__Data lines__.

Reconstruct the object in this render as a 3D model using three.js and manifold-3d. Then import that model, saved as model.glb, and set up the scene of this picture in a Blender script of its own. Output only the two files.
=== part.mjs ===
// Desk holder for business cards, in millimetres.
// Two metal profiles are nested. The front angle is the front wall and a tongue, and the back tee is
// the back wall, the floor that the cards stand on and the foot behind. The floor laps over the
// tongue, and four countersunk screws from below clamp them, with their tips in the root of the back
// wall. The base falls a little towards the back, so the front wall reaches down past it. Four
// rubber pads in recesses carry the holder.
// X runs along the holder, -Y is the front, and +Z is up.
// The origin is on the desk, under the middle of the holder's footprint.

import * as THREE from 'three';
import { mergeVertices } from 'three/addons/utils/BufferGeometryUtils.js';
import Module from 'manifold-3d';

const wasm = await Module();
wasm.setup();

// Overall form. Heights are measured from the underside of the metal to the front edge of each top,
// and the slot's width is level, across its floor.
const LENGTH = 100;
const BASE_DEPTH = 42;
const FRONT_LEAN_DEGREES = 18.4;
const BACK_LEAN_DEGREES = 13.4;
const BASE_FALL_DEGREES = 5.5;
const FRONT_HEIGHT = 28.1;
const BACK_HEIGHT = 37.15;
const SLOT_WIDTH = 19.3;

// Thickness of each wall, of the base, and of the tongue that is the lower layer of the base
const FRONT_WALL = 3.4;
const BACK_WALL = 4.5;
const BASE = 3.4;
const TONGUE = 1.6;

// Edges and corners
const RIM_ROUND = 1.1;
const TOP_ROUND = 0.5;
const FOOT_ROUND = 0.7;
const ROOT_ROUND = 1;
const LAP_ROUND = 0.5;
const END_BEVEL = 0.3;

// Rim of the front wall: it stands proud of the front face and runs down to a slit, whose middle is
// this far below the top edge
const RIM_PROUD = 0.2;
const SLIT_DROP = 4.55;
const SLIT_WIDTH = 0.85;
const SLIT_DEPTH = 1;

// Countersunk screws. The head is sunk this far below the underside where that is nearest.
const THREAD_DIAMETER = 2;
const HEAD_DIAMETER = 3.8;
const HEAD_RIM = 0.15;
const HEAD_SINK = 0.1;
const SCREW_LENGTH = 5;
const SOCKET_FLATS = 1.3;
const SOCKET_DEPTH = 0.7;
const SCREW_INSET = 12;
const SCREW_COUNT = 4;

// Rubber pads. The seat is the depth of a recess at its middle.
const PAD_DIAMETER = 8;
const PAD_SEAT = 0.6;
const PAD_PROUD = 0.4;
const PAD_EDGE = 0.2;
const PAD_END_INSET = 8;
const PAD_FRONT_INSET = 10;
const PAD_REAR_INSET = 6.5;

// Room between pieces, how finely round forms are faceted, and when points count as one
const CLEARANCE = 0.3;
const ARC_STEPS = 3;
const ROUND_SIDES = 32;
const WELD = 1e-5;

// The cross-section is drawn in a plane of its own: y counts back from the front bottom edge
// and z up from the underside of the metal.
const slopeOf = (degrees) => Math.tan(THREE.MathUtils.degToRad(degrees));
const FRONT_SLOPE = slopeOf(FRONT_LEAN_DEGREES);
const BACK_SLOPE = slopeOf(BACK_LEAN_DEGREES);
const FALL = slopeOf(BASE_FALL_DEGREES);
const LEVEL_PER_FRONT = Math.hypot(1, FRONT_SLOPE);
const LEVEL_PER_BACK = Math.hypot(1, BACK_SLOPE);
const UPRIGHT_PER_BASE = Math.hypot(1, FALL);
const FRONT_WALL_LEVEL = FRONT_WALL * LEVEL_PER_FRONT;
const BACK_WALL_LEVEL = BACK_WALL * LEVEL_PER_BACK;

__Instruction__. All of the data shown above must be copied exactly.

__Worked solution__.
Reconstruct the object in this render as a 3D model using three.js and manifold-3d. Then import that model, saved as model.glb, and set up the scene of this picture in a Blender script of its own. Output only the two files.
=== part.mjs ===
// Desk holder for business cards, in millimetres.
// Two metal profiles are nested. The front angle is the front wall and a tongue, and the back tee is
// the back wall, the floor that the cards stand on and the foot behind. The floor laps over the
// tongue, and four countersunk screws from below clamp them, with their tips in the root of the back
// wall. The base falls a little towards the back, so the front wall reaches down past it. Four
// rubber pads in recesses carry the holder.
// X runs along the holder, -Y is the front, and +Z is up.
// The origin is on the desk, under the middle of the holder's footprint.

import * as THREE from 'three';
import { mergeVertices } from 'three/addons/utils/BufferGeometryUtils.js';
import Module from 'manifold-3d';

const wasm = await Module();
wasm.setup();

// Overall form. Heights are measured from the underside of the metal to the front edge of each top,
// and the slot's width is level, across its floor.
const LENGTH = 100;
const BASE_DEPTH = 42;
const FRONT_LEAN_DEGREES = 18.4;
const BACK_LEAN_DEGREES = 13.4;
const BASE_FALL_DEGREES = 5.5;
const FRONT_HEIGHT = 28.1;
const BACK_HEIGHT = 37.15;
const SLOT_WIDTH = 19.3;

// Thickness of each wall, of the base, and of the tongue that is the lower layer of the base
const FRONT_WALL = 3.4;
const BACK_WALL = 4.5;
const BASE = 3.4;
const TONGUE = 1.6;

// Edges and corners
const RIM_ROUND = 1.1;
const TOP_ROUND = 0.5;
const FOOT_ROUND = 0.7;
const ROOT_ROUND = 1;
const LAP_ROUND = 0.5;
const END_BEVEL = 0.3;

// Rim of the front wall: it stands proud of the front face and runs down to a slit, whose middle is
// this far below the top edge
const RIM_PROUD = 0.2;
const SLIT_DROP = 4.55;
const SLIT_WIDTH = 0.85;
const SLIT_DEPTH = 1;

// Countersunk screws. The head is sunk this far below the underside where that is nearest.
const THREAD_DIAMETER = 2;
const HEAD_DIAMETER = 3.8;
const HEAD_RIM = 0.15;
const HEAD_SINK = 0.1;
const SCREW_LENGTH = 5;
const SOCKET_FLATS = 1.3;
const SOCKET_DEPTH = 0.7;
const SCREW_INSET = 12;
const SCREW_COUNT = 4;

// Rubber pads. The seat is the depth of a recess at its middle.
const PAD_DIAMETER = 8;
const PAD_SEAT = 0.6;
const PAD_PROUD = 0.4;
const PAD_EDGE = 0.2;
const PAD_END_INSET = 8;
const PAD_FRONT_INSET = 10;
const PAD_REAR_INSET = 6.5;

// Room between pieces, how finely round forms are faceted, and when points count as one
const CLEARANCE = 0.3;
const ARC_STEPS = 3;
const ROUND_SIDES = 32;
const WELD = 1e-5;

// The cross-section is drawn in a plane of its own: y counts back from the front bottom edge
// and z up from the underside of the metal.
const slopeOf = (degrees) => Math.tan(THREE.MathUtils.degToRad(degrees));
const FRONT_SLOPE = slopeOf(FRONT_LEAN_DEGREES);
const BACK_SLOPE = slopeOf(BACK_LEAN_DEGREES);
const FALL = slopeOf(BASE_FALL_DEGREES);
const LEVEL_PER_FRONT = Math.hypot(1, FRONT_SLOPE);
const LEVEL_PER_BACK = Math.hypot(1, BACK_SLOPE);
const UPRIGHT_PER_BASE = Math.hypot(1, FALL);
const FRONT_WALL_LEVEL = FRONT_WALL * LEVEL_PER_FRONT;
const BACK_WALL_LEVEL = BACK_WALL * LEVEL_PER_BACK;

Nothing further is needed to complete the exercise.